The story is about a spoiled princess — Precious Glorianna Jewel III —who is putting her subjects in poverty by demanding gift after gift from them, yet none of her possessions make her truly happy. When she hears of a woman who makes beautiful quilts for the needy, she demands to have one. The quiltmaker tells the princess she will make her a quilt, but only if she gives all her possessions away.

Participants in the older children's camp took longer to come to agreement on a show, but when someone suggested "The Snow Queen" by Hans Christen Anderson, it was a hit.

"We all said, 'Oh yeah.' And it has been perfect," Ford said.

In the show, troublesome goblins create a magic mirror that causes the people who look in it to only see faults. When they drop the mirror it shatters into tiny pieces. One shard is lodged in a boy's eye, causing him to scorn anything he sees, and another in his heart, turning it cold. When he inadvertently gets drug off to the Snow Queen's castle, the boy's innocent childhood friend tries to rescue him. She meets all manner of helpful and threatening creatures on her journey to save her friend.

"It's really a good one for the kids, and we're putting in a lot of humor, too," Ford said. "It has real depth and breadth of humor, and there's adventure."

Ford said parents have had a lot of involvement in the show, joining their efforts with choreographers Lucas Anderson and Linsey Kreuger, set designer Rita Eddy Kincade, costumer Nancy Egbert and assistants Jacet Conright, Amy Shoemaker and Margy Harford.

"It's community theater in a nutshell, even though it's all kids in it," Ford said.
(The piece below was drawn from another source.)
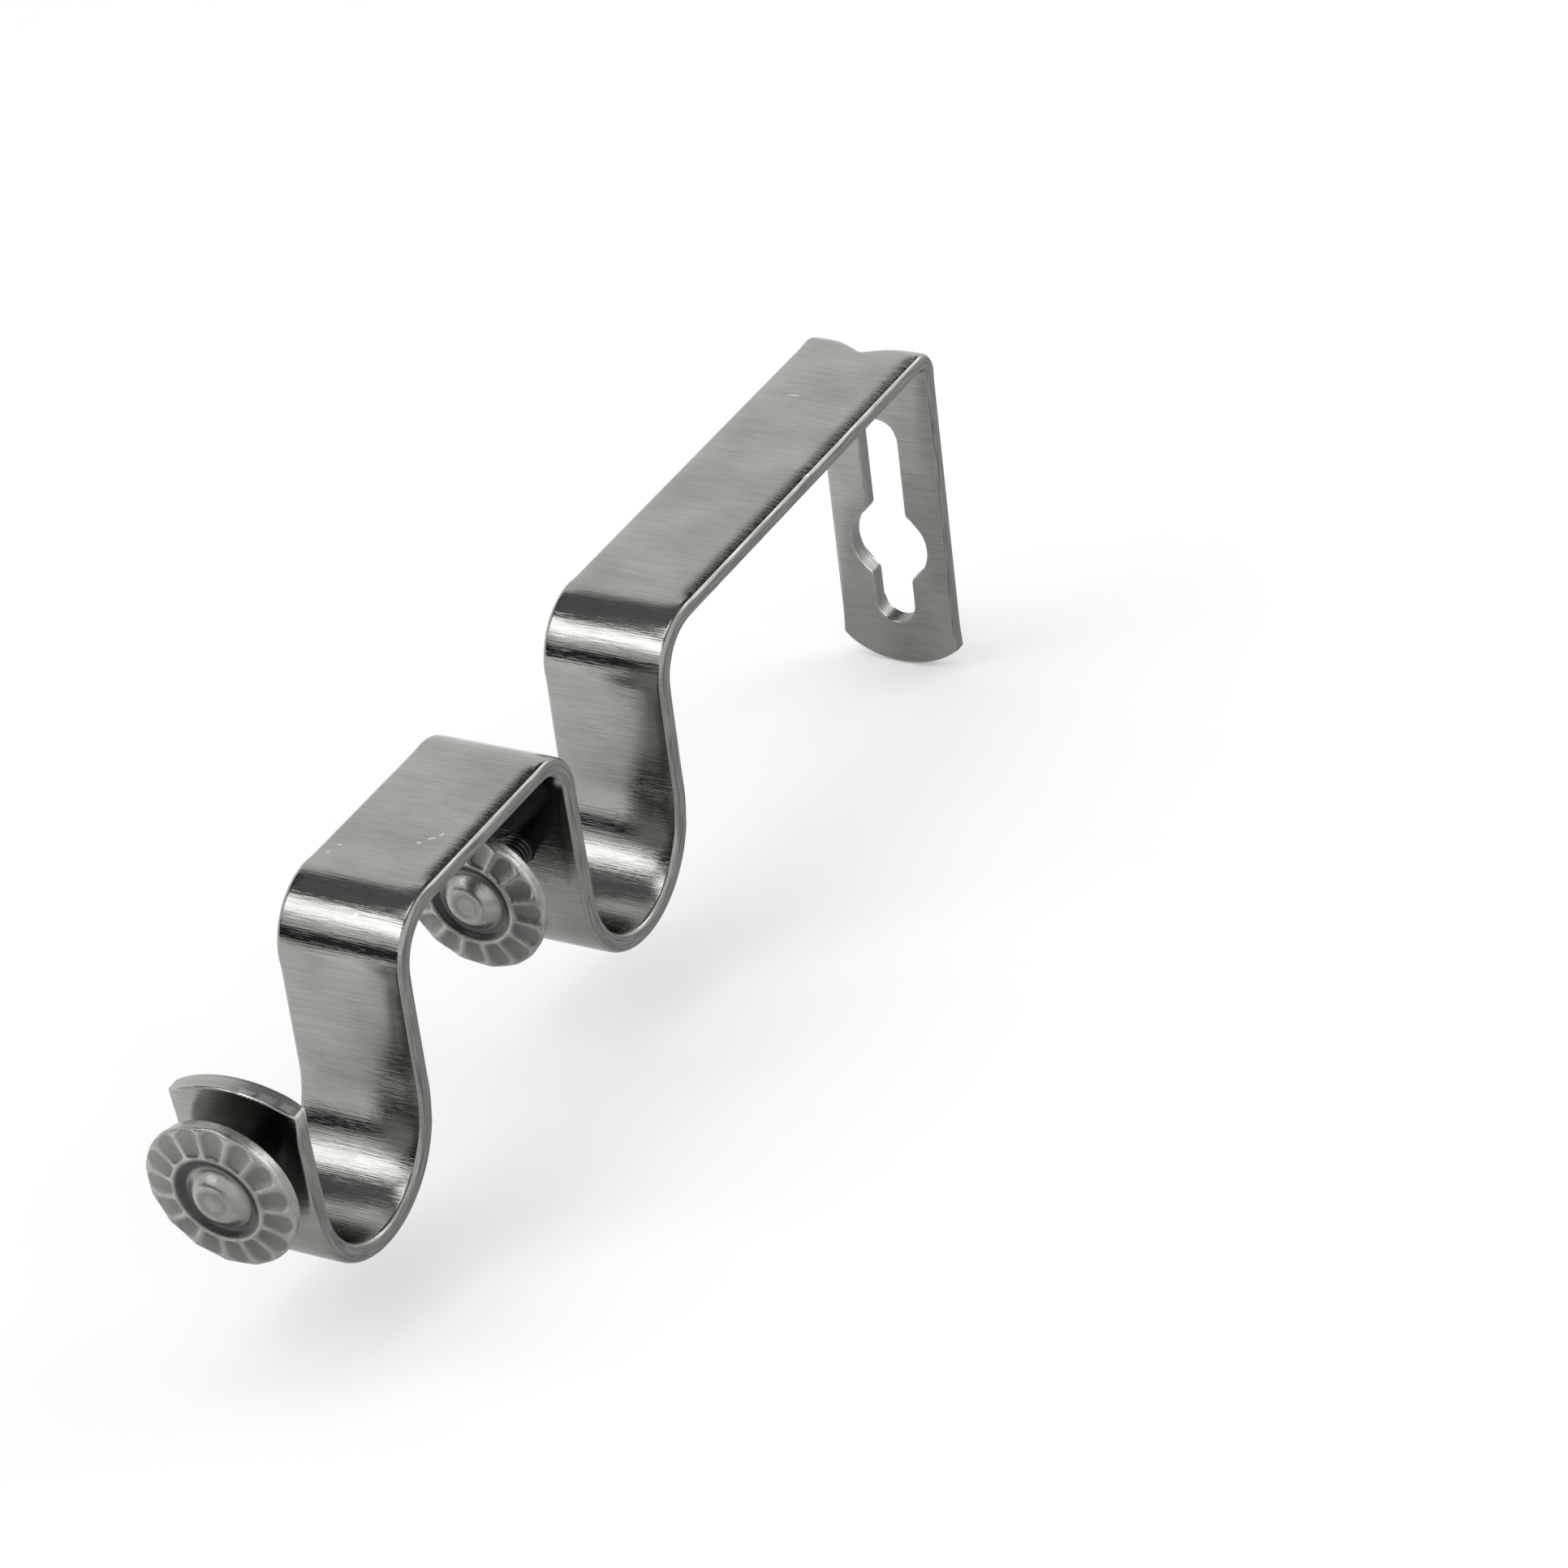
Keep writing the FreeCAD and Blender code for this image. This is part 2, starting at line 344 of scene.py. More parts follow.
def arc_points(centre, radius, start, end, count):
    """Points on an arc in the flat plane, angles counted from the along direction towards across."""
    angles = [start + (end - start) * index / count for index in range(count + 1)]
    return [(centre[0] + radius * cosine(a), centre[1] + radius * sine(a)) for a in angles]


def outline_loop(bar, rows):
    """Outline of the flat bar, metal on its left."""
    plate_span = math.degrees(math.asin(half_width / plate_end_radius))
    lip_span = math.degrees(math.asin(half_width / lip_end_radius))
    plate_side = plate_end_radius * (1 - cosine(plate_span))
    lip_side = bar.length - lip_end_radius * (1 - cosine(lip_span))
    side = [row for row in rows if plate_side + clear_of_corner < row < lip_side - clear_of_corner]
    plate_centre = (plate_end_radius, 0)
    lip_centre = (bar.length - lip_end_radius, 0)
    loop = arc_points(plate_centre, plate_end_radius, 180 - plate_span, 180 + plate_span, bar_end_steps)
    loop += [(row, -half_width) for row in side]
    loop += arc_points(lip_centre, lip_end_radius, -lip_span, lip_span, bar_end_steps)
    loop += [(row, half_width) for row in reversed(side)]
    return loop


def keyhole_loop(centre):
    """Keyhole in the plate, metal on the left of the loop."""
    reach = keyhole_radius + keyhole_corner_radius
    corner_across = keyhole_half_slot + keyhole_corner_radius
    corner_along = math.sqrt(reach ** 2 - corner_across ** 2)
    turn = math.degrees(math.atan2(corner_across, corner_along))
    upper_tip = keyhole_slot_rise - keyhole_half_slot
    lower_tip = keyhole_slot_drop - keyhole_half_slot
    upper_corner = (corner_along, corner_across)
    lower_corner = (-corner_along, corner_across)
    half = arc_points((upper_tip, 0), keyhole_half_slot, 0, 90, slot_end_steps)
    half += [(z, keyhole_half_slot) for z in upper_slot_points]
    half += arc_points(upper_corner, keyhole_corner_radius, 270, 180 + turn, keyhole_corner_steps)
    half += arc_points((0, 0), keyhole_radius, turn, 180 - turn, keyhole_round_steps)[1:]
    half += arc_points(lower_corner, keyhole_corner_radius, -turn, -90, keyhole_corner_steps)[1:]
    half += [(-z, keyhole_half_slot) for z in lower_slot_points]
    half += arc_points((-lower_tip, 0), keyhole_half_slot, 90, 180, slot_end_steps)
    mirrored = [(z, -across) for z, across in reversed(half[1:-1])]
    return [(centre + z, across) for z, across in reversed(half + mirrored)]


def round_hole_loop(centre, radius):
    return arc_points((centre, 0), radius, 360, 0, hole_steps)[:-1]


def loop_outwards(loop):
    """Direction away from the metal at each point of a loop, lengthened at corners."""
    outwards = []
    for index, point in enumerate(loop):
        before = Vector(point) - Vector(loop[index - 1])
        after = Vector(loop[(index + 1) % len(loop)]) - Vector(point)
        first = Vector((before.y, -before.x)).normalized()
        second = Vector((after.y, -after.x)).normalized()
        middle = (first + second).normalized()
        outwards.append(middle / max(middle.dot(first), corner_stretch_limit))
    return outwards


def inside_loop(point, loop):
    inside = False
    for index in range(len(loop)):
        (a, b), (c, d) = loop[index - 1], loop[index]
        if (b > point[1]) != (d > point[1]) and point[0] < a + (c - a) * (point[1] - b) / (d - b):
            inside = not inside
    return inside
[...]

"The Quiltmaker's Gift" will be performed at 7 p.m. Friday and Saturday and 3 p.m. Sunday at the Old Town Playhouse in the Malston's Building in Old Town Kenai. "The Snow Queen" will be performed at 7 p.m. July 29 and 30 and 3 p.m. July 31, also at the Playhouse. Tickets are $8 for general admission and $6 for seniors and students with discounts for Kenai Performers members. Tickets are available at the Playhouse and Charlotte's in Kenai and River City Books in Soldotna. Advanced purchase is recommended.